Réagissant à ce sujet, l’ambassadeur a salué cette suggestion et a proposé de l’examiner avec l’autorité maritime et fluviale de son pays à l’occasion d’une entrevue à tenir incessamment pour en définir le cadre de coopération. Au terme de cette visite, le directeur général de l’ANP et l’ambassadeur de la République d’Ukraine ont convenu de garder le contact pour organiser ladite entrevue et formaliser un cadre de coopération fructueuse pour les deux pays.

Course internationale
Il faut dire que le Maroc est au cœur d’une véritable course internationale. Les derniers mois ont été marqués par les visites de délégations étrangères multipliant les rencontres BtoB. L’Hexagone reste l’un des principaux fournisseurs du Maroc et d’une bonne partie de l’Afrique. En octobre 2024, une rencontre franco-marocaine des céréales avait eu lieu à Casablanca, sous l’égide d’Intercéréales. Ce ne sont pas moins de 300 représentants de la filière marocaine, une cinquantaine d’opérateurs français et des acteurs des filières africaines en formation au Maroc qui ont participé à l’événement pour échanger sur la production française de céréales en 2024 ainsi que sur l’organisation des chaînes logistiques pour le transport des céréales.
Une délégation d’opérateurs céréaliers russes s’est également déplacée à Casablanca fin 2024. Les autorités russes ont sorti les gros moyens dans le cadre de cette véritable opération séduction avec une délégation conduite par Eduard Zernin, président de l’Union des producteurs et exportateurs céréaliers russes, plus connue sous la dénomination, « Rusgrain Union ». Le programme comprenait une intervention de Vladimir Baibakov, ambassadeur de Russie au Maroc, ainsi qu’une présentation de la filière céréalière russe, sans oublier des rencontres B2B entre les opérateurs russes et les acteurs marocains actifs dans le domaine de l’importation.
La Russie prévoyait de lancer une nouvelle route maritime reliant Saint-Petersbourg au Maroc via la mer Baltique puis l’océan Atlantique, loin de la tension au niveau de la route utilisant la mer Noire, jusqu’ici la principale route des exportations de céréales russes pour le marché de l’Afrique du Nord. Les États-Unis ne sont pas en reste. Fin 2024, des représentants de près de 50 entreprises agroalimentaires et groupes commerciaux américains et de 14 départements d’État de l’agriculture se sont rendus à Casablanca dans le cadre d’une mission commerciale du ministère américain de l’agriculture visant à accroître les exportations agricoles et alimentaires américaines vers le Maroc et d’autres marchés d’Afrique de l’Ouest.

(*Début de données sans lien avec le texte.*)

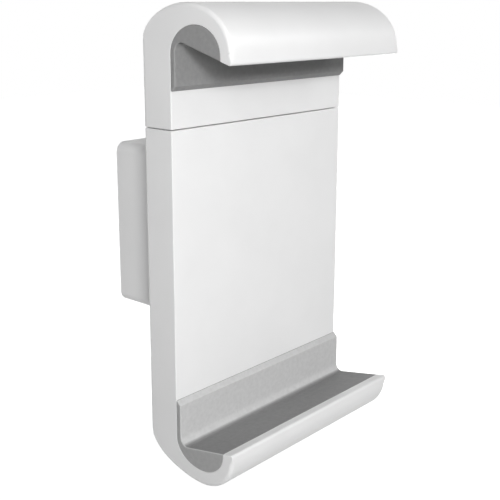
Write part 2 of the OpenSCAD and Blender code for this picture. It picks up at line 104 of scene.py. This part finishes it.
def noise(tree, scale, detail=2.0, stretch=None):
    """Noise over the object's own coordinates, which are metres."""
    coords = tree.nodes.new("ShaderNodeTexCoord")
    source = coords.outputs["Object"]
    if stretch:
        mapping = add(tree, "ShaderNodeMapping", Scale=stretch)
        tree.links.new(source, mapping.inputs["Vector"])
        source = mapping.outputs["Vector"]
    texture = add(tree, "ShaderNodeTexNoise", Scale=scale, Detail=detail)
    tree.links.new(source, texture.inputs["Vector"])
    return texture.outputs["Fac"]


def ramp(tree, source, low, high, spread=(0.3, 0.7)):
    node = tree.nodes.new("ShaderNodeMapRange")
    node.inputs["From Min"].default_value, node.inputs["From Max"].default_value = spread
    node.inputs["To Min"].default_value, node.inputs["To Max"].default_value = low, high
    tree.links.new(source, node.inputs["Value"])
    return node.outputs["Result"]


def tint(tree, source, dark, light, spread=(0.3, 0.7)):
    node = tree.nodes.new("ShaderNodeMix")
    node.data_type = "RGBA"
    node.inputs["A"].default_value = (*dark, 1)
    node.inputs["B"].default_value = (*light, 1)
    tree.links.new(ramp(tree, source, 0, 1, spread), node.inputs["Factor"])
    return node.outputs["Result"]


def bump(tree, shader, source, depth, strength=1.0, previous=None):
    node = add(tree, "ShaderNodeBump", Strength=strength, Distance=depth)
    tree.links.new(source, node.inputs["Height"])
    if previous:
        tree.links.new(previous, node.inputs["Normal"])
    tree.links.new(node.outputs["Normal"], shader.inputs["Normal"])
    return node.outputs["Normal"]


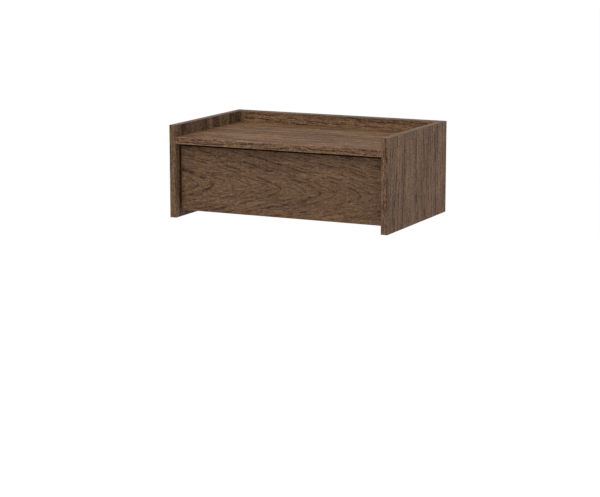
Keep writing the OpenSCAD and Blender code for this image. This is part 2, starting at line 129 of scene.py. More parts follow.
@dataclass(frozen=True)
class Box:
    """A box along the axes, in metres.

    Args:
        low: Its lowest corner.
        high: Its highest corner.
    """

    low: Point
    high: Point

    @classmethod
    def of(cls, node: str) -> "Box":
        """The box of a CAD node at rest."""
        low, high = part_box(node)
        return cls(tuple(low), tuple(high))

    @property
    def centre(self) -> Vector:
        """The point half way between the corners."""
        return (Vector(self.low) + Vector(self.high)) / 2

    @property
    def size(self) -> Vector:
        """The lengths along the three axes."""
        return Vector(self.high) - Vector(self.low)

    def end(self, axis: Axis, side: int) -> float:
        """Where the box ends along an axis: its lower end for -1, its upper end for 1."""
        return (self.low if side < 0 else self.high)[axis.value]

    def around(self, other: "Box") -> "Box":
        """The smallest box that holds this one and another."""
        return Box(tuple(map(min, self.low, other.low)), tuple(map(max, self.high, other.high)))

    def meets(self, other: "Box") -> bool:
        """Whether the two boxes share some space."""
        ends = zip(self.low, self.high, other.low, other.high)
        return all(low < far and near < high for low, high, near, far in ends)

    def changed(self, axis: Axis, low: float | None = None, high: float | None = None) -> "Box":
        """The same box with a new lower or upper end along one axis.

        Args:
            axis: The axis to change.
            low: The new lower end, or None to keep it.
            high: The new upper end, or None to keep it.

        Returns:
            The changed box.
        """
        lows, highs = list(self.low), list(self.high)
        if low is not None:
            lows[axis.value] = low
        if high is not None:
            highs[axis.value] = high
        return Box(tuple(lows), tuple(highs))


# Building the nodes of a material

class Value:
    """A number that varies over a surface, written with Python's own arithmetic.

    Args:
        shader: The shader that the number belongs to.
        socket: The node socket that gives it.
    """

    def __init__(self, shader: "Shader", socket: bpy.types.NodeSocket) -> None:
        """Keeps the shader and the socket."""
        self.shader = shader
        self.socket = socket

    def __add__(self, other: Number) -> "Value":
        """Sum."""
        return self.shader.math("ADD", self, other)

    def __sub__(self, other: Number) -> "Value":
        """Difference."""
        return self.shader.math("SUBTRACT", self, other)

    def __rsub__(self, other: Number) -> "Value":
        """Difference, where this is what is taken away."""
        return self.shader.math("SUBTRACT", other, self)

    def __mul__(self, other: Number) -> "Value":
        """Product."""
        return self.shader.math("MULTIPLY", self, other)

    def __truediv__(self, other: Number) -> "Value":
        """Quotient."""
        return self.shader.math("DIVIDE", self, other)

    __radd__ = __add__
    __rmul__ = __mul__


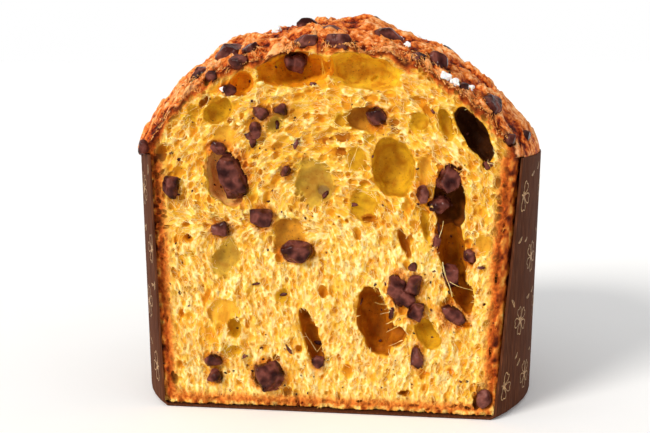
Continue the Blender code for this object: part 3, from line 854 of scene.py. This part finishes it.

« Cette mission offre une opportunité cruciale aux entreprises agroalimentaires américaines de pénétrer le marché dynamique du Maroc et de tirer parti de sa position stratégique pour un accès plus large à l’Afrique », avait alors déclaré Daniel Whitley, administrateur du Foreign Agricultural Service, qui dirigera la mission. « Nous nous engageons à faciliter ces connexions vitales et à accroître les exportations agricoles américaines ». Le Maroc est le deuxième plus grand marché d’exportation des produits agricoles américains en Afrique. Les ventes américaines de produits agricoles et alimentaires au Maroc ont atteint 619 millions de dollars l’an dernier, soit 16 % de la part de marché du continent.
Les exportations agricoles américaines vers le Maroc ont doublé depuis l’entrée en vigueur de l’accord de libre-échange entre les États-Unis et le Maroc en 2006. Tout au long de la mission, les représentants des entreprises américaines ont participé à des réunions interentreprises avec des acheteurs potentiels du Maroc et d’autres pays d’Afrique de l’Ouest, notamment la Côte d’Ivoire, la Gambie et le Sénégal.
Production mondiale
Blé. Selon les dernières prévisions de la FAO, la production mondiale de céréales devrait atteindre un niveau record de 2 925 millions de tonnes en 2025. Cette estimation représente une augmentation de 2,3 % par rapport à 2024 et est due, en partie, aux bonnes perspectives de rendement pour le maïs, le riz et le blé. L’augmentation résulte principalement de données officielles récentes de l’Inde et du Pakistan qui indiquent des rendements plus élevés que prévu, notamment en Inde où la production devrait atteidre un niveau record. La production mondiale de céréales secondaires a également été revue légèrement à la hausse ce mois-ci pour atteindre 1.262 millions de tonnes, soit 3,5% de plus que l’année dernière, et reste le principal moteur de la croissance de la production mondiale en 2025. La production estimée de céréales secondaires est dominée par le maïs et l’amélioration des perspectives au cours de ce mois s’explique par l’augmentation des rendements du maïs au Brésil et la révision à la hausse des perspectives de production de maïs en Inde, où l’on table sur la mise en culture de superficies supérieures aux prévisions initiales en raison de la vigueur de la demande intérieure de maïs destiné à l’alimentation animale et à l’industrie. Ces révisions à la hausse ont plus que compensé les baisses des prévisions concernant la production en Ukraine où, s’ajoutant aux effets du conflit, la sécheresse pèse sur les perspectives de rendement, ainsi que dans l’Union européenne, du fait d’une légère révision des superficies plantées.